L40V, at 18% we are talking a lot of giggle factor but without a lot more (x2) fruit and red grape concentrate you will have a very thin and strangely weak tasting wine that will only make you feel bad!, lots of body is required for high strength/dessert wines, chopped or minced sultanas for white and raisins for red wines at 8oz for 14% and 12oz for 18% (extra to recipe) for body, a weaker but balanced wine can actually taste stronger than a stonger wine lacking body, all the best anyhoo,H.


----------



## Lost40Vinter (Feb 12, 2011)

Chocolate Strawberry Port... That sounds like to things my wife loves more than me. Do you have the recipe for the port?


----------



## winemaker_3352 (Feb 12, 2011)

Lost40Vinter said:


> Chocolate Strawberry Port... That sounds like to things my wife loves more than me. Do you have the recipe for the port?



Here is wade's recipe:

http://www.winemakingtalk.com/forum/showthread.php?t=3494


----------



## Goodfella (Feb 13, 2011)

The problem with turning this to Port would be the small amout of fruit used in the primary.

I would use a massive F-Pack if you decide to make it Port.


----------



## winemaker_3352 (Feb 13, 2011)

Good call!!!


----------



## Lost40Vinter (Feb 26, 2011)

Here's an update on my stawberry wine. I now realize the frozen strawberries I used to make it were packed with sugar. My mistake for not paying attention. I took another 3 pounds of frozen strawberries and simmered them down to a syrup for a F-pack. I added sorbate and K-meta a day before adding the F-pack. I tasted the wine after the pack was added and it was still a little too dry. I added a cup of sugar and vigorously degassed. The wine has a big kick! The F-pack added alot of strawberry flavor that was lost during the fermentation. I am anxious to see how it tases once it settles in a couple of months. Right now it is like a stawberry brandi. It might be a good canidate for a warm-up after being out in the winter cold.


----------



## agdodge4x4 (Mar 1, 2011)

I think I used two recipes for my strawberry, one was Keller's. I usually take a recipe and make adjustments to it before I even start. I think the only thing I really changed in my recipe is that I used 5lbs of strawberries for a gallon plus a little.

I think I shot for 1085 for mine, which I achieved. It tastes really good to me, but I don't have a refined palate. 
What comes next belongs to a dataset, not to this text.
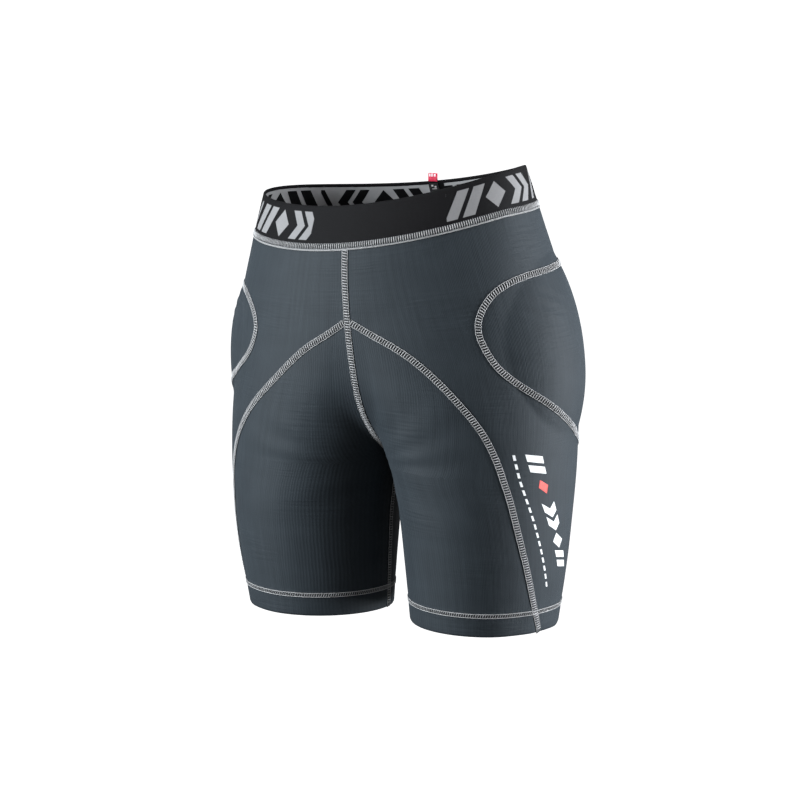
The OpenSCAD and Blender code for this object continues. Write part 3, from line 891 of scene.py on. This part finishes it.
def front_panel_grid():
    rows = 32
    branch = along(np.array(FRONT_THIGH) + [slit, 0], 112)
    hem_end = np.array([BACK[-1][0] - slit, garment_drop])
    corner = np.array([-1 + slit, band_h + band_gap])
    edge = np.concatenate([np.linspace([BACK[0][0] - slit, band_h + band_gap], corner, 89),
                           np.linspace(corner, [-1 + slit, FRONT_THIGH[0][1]], 25)[1:], branch[1:],
                           np.linspace(branch[-1], hem_end, 33)[1:]])
    n = len(edge) - 1
    pad_edge = along(HIP, n)
    pad_edge = pad_edge + (pad_edge - hip_mid) * hip_gap
    share = np.concatenate([straight(0, 0.985, rows - 2), [0.994, 1]])[::-1]
    grid = pad_edge[None] + (edge - pad_edge)[None] * share[:, None, None]
    for j in (0, n):
        grid[:, j, 0] = seam_at(BACK, grid[:, j, 1]) - slit
    return grid


def thigh_panel_grid():
    drops = np.concatenate([to_crotch(FRONT_THIGH[0][1] + 3, 28, 24), hem_drops(crotch_drop, 52)])
    return rows_of(drops, lambda d: seam_at(FRONT_THIGH, d) - slit, lambda d: -1 + slit, 40)


def back_panel_grid():
    tip = TAIL[-1][1]
    drops = np.concatenate([straight(band_h + band_gap, tip - 18, 40), straight(tip - 15, tip + 15, 14),
                            to_crotch(tip + 18, 6, 24), hem_drops(crotch_drop, 52)])

    def inner_end(d):
        return 1 - slit - (max(0, seam_at(TAIL, d)) if d < tip else 0)

    return rows_of(drops, lambda d: seam_at(BACK, d) + slit, inner_end, 40)


def sew_cloth(finish, near):
    for name, side in SIDES.items():
        for kind, grid in (("front_panel", front_panel_grid()), ("thigh_panel", thigh_panel_grid()),
                           ("back_panel", back_panel_grid())):
            faces = grid_faces(*grid.shape[:2])
            cloth_panel(f"{kind}_{name}", side, grid.reshape(-1, 2), faces, finish, near)
        loop = hip_mid + (hip_loop(150, 44) - hip_mid) * (1 - hip_gap)
        shares = straight(1, 0.04, 40)
        cloth_panel("hip_panel_" + name, side, rings(loop, hip_mid, shares),
                    ring_faces(len(loop), len(shares)), finish, near)
    loop = tail_mid + (tail_loop(60, 40) - tail_mid) * (1 - tail_gap)
    shares = straight(1, 0.05, 20)
    sides, places = from_back(rings(loop, tail_mid, shares))
    cloth_panel("tailbone_panel", sides, places, ring_faces(len(loop), len(shares)), finish, near)


# ---- waistband ----

def band_places():
    """The elastic's cross-section as (drop, depth) pairs: down its face, round its edge and up behind."""
    face = [(d, 0.0) for d in straight(1, band_h - 1, 12)]
    low = [(band_h - 0.35, 0.3), (band_h, band_t / 2), (band_h - 0.35, band_t - 0.3)]
    behind = [(d, band_t) for d in straight(band_h - 1, 1, 12)]
    top = [(0.35, band_t - 0.3), (0.0, band_t / 2), (0.35, 0.3)]
    return face + low + behind + top


def make_waistband(finish, lengths):
    around = len(lengths)
    section = band_places()
    points, coords, inner = [], [], []
    for drop, depth in section:
        p, out = round_waist(drop, around // 2)
        gather = 0.22 * np.sin(lengths / 4.6) * ease(band_h - 12, band_h, drop)
        points.append(p - out * (depth - gather[:, None]))
        coords.append(np.column_stack([lengths, np.full(around, drop)]))
        inner.append(np.full(around, depth / band_t))
    band = new_piece("waistband_elastic", np.concatenate(points),
                     grid_faces(len(section), around, True, True), finish, "shorts",
                     np.concatenate(coords), {"inner": np.concatenate(inner)}, crease=75, wrap=2 * band_half)
    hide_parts("waistband")


# ---- pads and pockets ----

def pad_depth(middle_t, share):
    return pad_rim_t + (middle_t - pad_rim_t) * (1 - share**4)


def pocket_depth(middle_t, pad_share, share):
    rim = cloth_t + pocket_gap
    full = cloth_t + 2 * pad_gap + pad_depth(middle_t, np.minimum(1, share / pad_share))
    return rim + (full - rim) * ease(1, pad_share + 0.03, share)


def hip_pad_loop(n, m):
    """The pad's edge, cut off towards the back so that the pad passes through the waist."""
    reach = hip_loop(n, m) - hip_mid
    room = hip_pad_back - hip_mid[0]
    share = np.where(reach[:, 0] * hip_pad_share > room, room / np.maximum(reach[:, 0], 1e-6), hip_pad_share)
    return hip_mid + reach * share[:, None]


def honeycomb(x, y, cell):
    """For each point, its distance in millimetres from its cell's edge and from its cell's middle."""
    pitch = np.array([cell, cell * math.sqrt(3)])
    p = np.stack([x, y], -1)
    a = np.mod(p, pitch) - pitch / 2
    b = np.mod(p - pitch / 2, pitch) - pitch / 2
    near_a = (a**2).sum(-1) < (b**2).sum(-1)
    own = np.abs(np.where(near_a[..., None], a, b))
    to_edge = cell / 2 - np.maximum(own[..., 0], own[..., 0] * 0.5 + own[..., 1] * math.sqrt(0.75))
    return to_edge, np.hypot(own[..., 0], own[..., 1])


# How deep a pad's grooves and air holes are, outside and inside
groove_deep = (2.0, 1.0)
hole_deep = (3.2, 2.2)


def make_pad(node, body, loop, middle, middle_t, from_side, cell, finish):
    """A moulded foam pad: cells with grooves between them, an air hole in each cell and a plain rim."""
    count = 56
    shares = 1 - straight(0, 0.985, count - 1)**1.08
    flat = rings(loop, middle, shares)
    sides, places = from_side(flat)
    points, out = surface(sides, places)
    share = np.concatenate([np.repeat(shares, len(loop)), [0]])
    to_edge, to_mid = honeycomb(flat[:, 0] * round_len, flat[:, 1] - middle[1], cell)
    plain_rim = ease(0.95, 0.88, share)
    groove = ease(2.0, 0.5, to_edge) * plain_rim
    hole = ease(2.9, 1.9, to_mid) * plain_rim
    rounded = np.clip((share - 0.93) / 0.07, 0, 1)
    tuck = pad_rim_t / 2 * 0.9 * (1 - np.sqrt(1 - rounded**2))
    high = -cloth_t - pad_gap - groove_deep[0] * groove - hole_deep[0] * hole - tuck
    low = -cloth_t - pad_gap - pad_depth(middle_t, share) + tuck \
        + groove_deep[1] * groove + hole_deep[1] * hole
    # Where the grooves and air holes are, for the painted shade in the foam's colour
    facts = {"groove": np.maximum(groove, hole)}
    pad = shell(node + "_foam", points, out, high, low, ring_faces(len(loop), len(shares)), finish, body,
                pattern_of(flat), facts, crease=60)
    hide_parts(node)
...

My concern with using as much sugar as noted is that it may not ferment to dryness....and may be too sweet? I dunno. I started my pomegranate wine at 1100, and its still fermenting and just about dry, so maybe yours will be OK too.


----------



## Lost40Vinter (Mar 2, 2011)

My strawberry batch went from 1.120 to 0.998 in the primary all within a few days! It still had a little bit of bubbling in the secondary, only for a day or so. I have since racked it again to get off of the lees and added clarifying agents and back-sweetened. It should be hitting the bottles in a couple of weeks or so.


----------



## docanddeb (Mar 13, 2011)

I used a great strawberry wine recicpe in which you make an f pack for adding at the end... it took 13 months to really come together. Don't be in a rush to get that in the bottle. Aging in a carboy for 11-12 months is a good idea. There is no good reason to "cook" fruit before making wine. Just mash it a bit to open it up for the yeast to get at. It will have a fresher taste! Some old recipes called for cooking fruit,honey, etc. But it isn't necessary and in some cases can "set" a pectin haze that you have to work hard to clear.

Debbie


----------